>> BEGIN Data provided

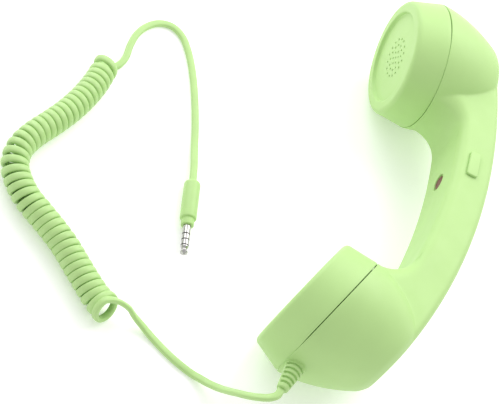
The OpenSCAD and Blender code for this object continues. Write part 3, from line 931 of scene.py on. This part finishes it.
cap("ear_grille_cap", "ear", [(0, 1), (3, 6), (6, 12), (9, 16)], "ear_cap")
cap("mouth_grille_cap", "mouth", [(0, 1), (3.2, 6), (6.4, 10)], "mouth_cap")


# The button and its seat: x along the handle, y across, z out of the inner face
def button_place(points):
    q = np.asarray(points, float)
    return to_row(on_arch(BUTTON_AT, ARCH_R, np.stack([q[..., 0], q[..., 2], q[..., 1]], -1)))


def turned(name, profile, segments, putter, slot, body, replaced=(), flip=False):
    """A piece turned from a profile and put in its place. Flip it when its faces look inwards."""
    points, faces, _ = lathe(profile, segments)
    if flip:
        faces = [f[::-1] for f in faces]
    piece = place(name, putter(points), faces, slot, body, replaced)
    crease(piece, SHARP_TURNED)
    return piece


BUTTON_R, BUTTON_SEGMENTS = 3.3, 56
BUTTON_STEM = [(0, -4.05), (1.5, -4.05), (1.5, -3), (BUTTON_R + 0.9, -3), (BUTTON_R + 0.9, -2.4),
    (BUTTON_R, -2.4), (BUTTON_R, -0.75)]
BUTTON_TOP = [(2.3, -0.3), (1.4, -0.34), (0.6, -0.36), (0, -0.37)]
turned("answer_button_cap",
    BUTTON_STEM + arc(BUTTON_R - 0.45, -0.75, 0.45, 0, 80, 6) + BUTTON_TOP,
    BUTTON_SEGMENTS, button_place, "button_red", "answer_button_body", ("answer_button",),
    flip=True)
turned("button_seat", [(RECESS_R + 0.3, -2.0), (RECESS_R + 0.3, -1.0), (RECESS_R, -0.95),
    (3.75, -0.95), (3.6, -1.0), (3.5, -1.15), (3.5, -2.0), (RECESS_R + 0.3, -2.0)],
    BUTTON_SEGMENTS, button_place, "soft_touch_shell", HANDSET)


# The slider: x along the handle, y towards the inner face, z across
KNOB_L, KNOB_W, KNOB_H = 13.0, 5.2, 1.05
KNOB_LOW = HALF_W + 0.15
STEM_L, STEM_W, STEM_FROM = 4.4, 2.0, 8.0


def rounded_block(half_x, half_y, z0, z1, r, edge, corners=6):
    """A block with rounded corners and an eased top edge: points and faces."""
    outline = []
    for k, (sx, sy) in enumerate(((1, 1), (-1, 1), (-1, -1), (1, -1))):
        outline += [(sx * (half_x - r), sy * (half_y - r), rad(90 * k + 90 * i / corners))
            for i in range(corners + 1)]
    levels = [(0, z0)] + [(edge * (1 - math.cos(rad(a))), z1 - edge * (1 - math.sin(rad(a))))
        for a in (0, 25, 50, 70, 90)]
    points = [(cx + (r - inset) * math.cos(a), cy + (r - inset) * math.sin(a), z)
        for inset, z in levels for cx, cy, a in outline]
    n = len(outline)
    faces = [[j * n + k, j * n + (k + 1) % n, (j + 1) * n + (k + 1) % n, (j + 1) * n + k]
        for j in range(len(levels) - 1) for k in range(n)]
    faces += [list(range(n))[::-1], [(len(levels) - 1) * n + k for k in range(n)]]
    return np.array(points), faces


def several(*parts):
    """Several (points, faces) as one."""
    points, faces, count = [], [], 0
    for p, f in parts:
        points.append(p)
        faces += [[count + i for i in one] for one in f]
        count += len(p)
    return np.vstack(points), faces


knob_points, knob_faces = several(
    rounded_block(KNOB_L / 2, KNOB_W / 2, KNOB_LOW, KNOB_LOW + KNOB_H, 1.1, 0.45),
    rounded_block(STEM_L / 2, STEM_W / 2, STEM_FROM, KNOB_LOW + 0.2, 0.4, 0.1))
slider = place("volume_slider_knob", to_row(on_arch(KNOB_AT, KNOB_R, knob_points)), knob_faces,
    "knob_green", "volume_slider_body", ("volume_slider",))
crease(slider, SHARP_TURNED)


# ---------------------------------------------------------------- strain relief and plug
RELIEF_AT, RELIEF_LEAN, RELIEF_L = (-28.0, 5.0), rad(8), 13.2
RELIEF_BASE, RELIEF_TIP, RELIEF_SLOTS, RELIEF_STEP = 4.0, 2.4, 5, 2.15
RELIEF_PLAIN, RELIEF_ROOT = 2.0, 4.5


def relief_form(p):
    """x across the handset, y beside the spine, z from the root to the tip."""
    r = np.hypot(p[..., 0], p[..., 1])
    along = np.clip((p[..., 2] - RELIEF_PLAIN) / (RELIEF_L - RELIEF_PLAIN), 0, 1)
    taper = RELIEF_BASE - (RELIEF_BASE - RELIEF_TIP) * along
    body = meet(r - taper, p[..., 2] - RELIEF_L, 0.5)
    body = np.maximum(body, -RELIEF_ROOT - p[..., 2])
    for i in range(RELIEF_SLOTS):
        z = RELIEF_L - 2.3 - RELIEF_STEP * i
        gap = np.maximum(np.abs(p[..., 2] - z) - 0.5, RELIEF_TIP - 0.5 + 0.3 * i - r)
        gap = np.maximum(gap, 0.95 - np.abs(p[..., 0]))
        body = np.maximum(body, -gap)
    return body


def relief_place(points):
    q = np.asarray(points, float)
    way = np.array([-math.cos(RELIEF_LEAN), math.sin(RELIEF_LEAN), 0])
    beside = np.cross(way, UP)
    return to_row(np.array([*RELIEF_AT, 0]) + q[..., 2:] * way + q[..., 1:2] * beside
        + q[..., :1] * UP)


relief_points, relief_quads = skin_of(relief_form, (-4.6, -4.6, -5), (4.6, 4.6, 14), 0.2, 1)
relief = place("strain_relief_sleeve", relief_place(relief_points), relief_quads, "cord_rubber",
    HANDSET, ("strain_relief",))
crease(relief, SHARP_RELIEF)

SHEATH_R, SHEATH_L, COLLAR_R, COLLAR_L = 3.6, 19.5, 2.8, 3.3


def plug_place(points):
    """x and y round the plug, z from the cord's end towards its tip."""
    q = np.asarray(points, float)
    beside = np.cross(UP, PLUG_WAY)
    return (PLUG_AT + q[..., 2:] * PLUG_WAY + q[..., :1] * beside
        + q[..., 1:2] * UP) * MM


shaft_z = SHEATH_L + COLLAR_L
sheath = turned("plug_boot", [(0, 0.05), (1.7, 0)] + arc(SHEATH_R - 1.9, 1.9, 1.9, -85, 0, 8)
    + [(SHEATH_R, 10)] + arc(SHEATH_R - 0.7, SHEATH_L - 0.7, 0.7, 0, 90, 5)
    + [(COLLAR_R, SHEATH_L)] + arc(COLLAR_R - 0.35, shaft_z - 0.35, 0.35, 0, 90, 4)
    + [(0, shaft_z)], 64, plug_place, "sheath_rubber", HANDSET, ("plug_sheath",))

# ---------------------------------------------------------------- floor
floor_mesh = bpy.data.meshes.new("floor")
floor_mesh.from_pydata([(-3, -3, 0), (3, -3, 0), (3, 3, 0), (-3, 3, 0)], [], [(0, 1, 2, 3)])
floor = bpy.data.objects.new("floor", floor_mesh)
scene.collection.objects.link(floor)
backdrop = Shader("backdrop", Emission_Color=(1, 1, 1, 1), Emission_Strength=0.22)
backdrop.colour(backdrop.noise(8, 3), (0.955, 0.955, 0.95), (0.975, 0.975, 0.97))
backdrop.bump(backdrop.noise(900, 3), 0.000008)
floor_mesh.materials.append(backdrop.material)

>> END Data provided

• _Goal of the exercise_:
Extract the lines above, from the first one through the one containing "return piece", and return only those, unchanged.

• _Reply_:
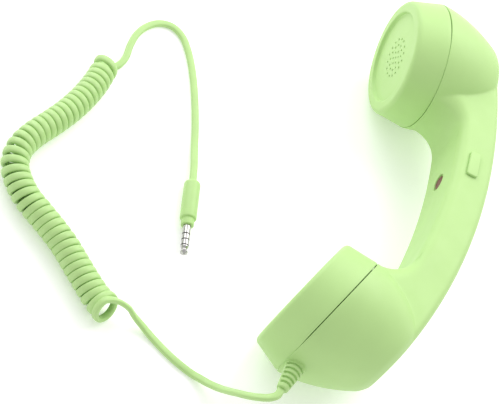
The OpenSCAD and Blender code for this object continues. Write part 3, from line 931 of scene.py on. This part finishes it.
cap("ear_grille_cap", "ear", [(0, 1), (3, 6), (6, 12), (9, 16)], "ear_cap")
cap("mouth_grille_cap", "mouth", [(0, 1), (3.2, 6), (6.4, 10)], "mouth_cap")


# The button and its seat: x along the handle, y across, z out of the inner face
def button_place(points):
    q = np.asarray(points, float)
    return to_row(on_arch(BUTTON_AT, ARCH_R, np.stack([q[..., 0], q[..., 2], q[..., 1]], -1)))


def turned(name, profile, segments, putter, slot, body, replaced=(), flip=False):
    """A piece turned from a profile and put in its place. Flip it when its faces look inwards."""
    points, faces, _ = lathe(profile, segments)
    if flip:
        faces = [f[::-1] for f in faces]
    piece = place(name, putter(points), faces, slot, body, replaced)
    crease(piece, SHARP_TURNED)
    return piece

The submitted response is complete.